The Constitution of the Confederate States of America, 1861
Keywords:
Confederate States, Confederate Constitution, Montgomery Convention, secession crisis of 1860–1861, American constitutional traditionAbstract
The Confederate Constitution of 1861 has been an important development in American constitutional law. The Montgomery Convention that drafted the constitution chose not to create an entirely new document, but instead to copy and revise the United States Constitution of 1787. Nearly verbatim identity of most provisions of the two texts highlights the differences arising from deliberate alterations introduced by the Confederates.
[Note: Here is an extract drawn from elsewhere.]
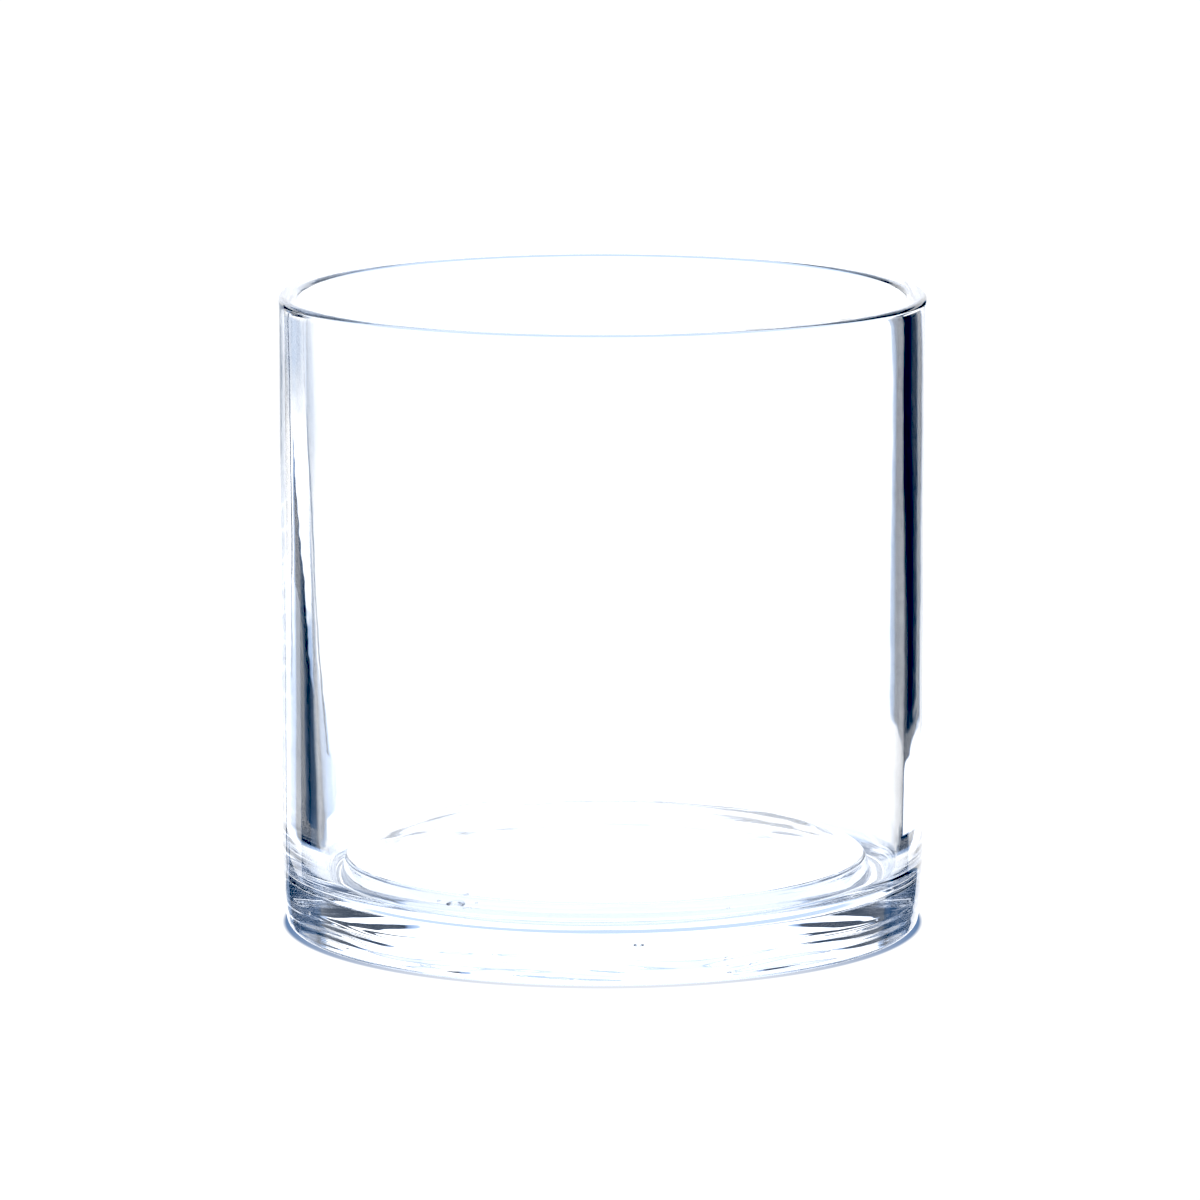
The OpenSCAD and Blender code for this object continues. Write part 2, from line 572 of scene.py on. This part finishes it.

This article analyzes those changes in light of their political and legal background and classifies them into three broad categories: first, amendments designed to “restore” the balance of federal and state powers to the states’ rights ideal envisioned by Southern political leaders and to check further growth of federal authority; second, provisions designed to augment or clarify constitutional protections of slavery and thereby addressing the direct causes of secession; and third, governmental innovations mostly related to separation of powers and fiscal affairs (such as line-item veto, executive budget, or the single subject rule) that were not directly related to the major sectional controversies of the antebellum era, but instead addressed what the framers of the Confederate Constitution believed to be practical deficiencies of the 1787 Constitution. While the first two categories are of interest mainly to historians of the antebellum period, as embodying to a large extent the Southern view of the Constitution (though falling short of endorsing Calhounian ideas of nullification and concurrent majority), the last one also influenced many state constitutions adopted during and after the Civil War, thereby permanently contributing to development of American constitutional tradition.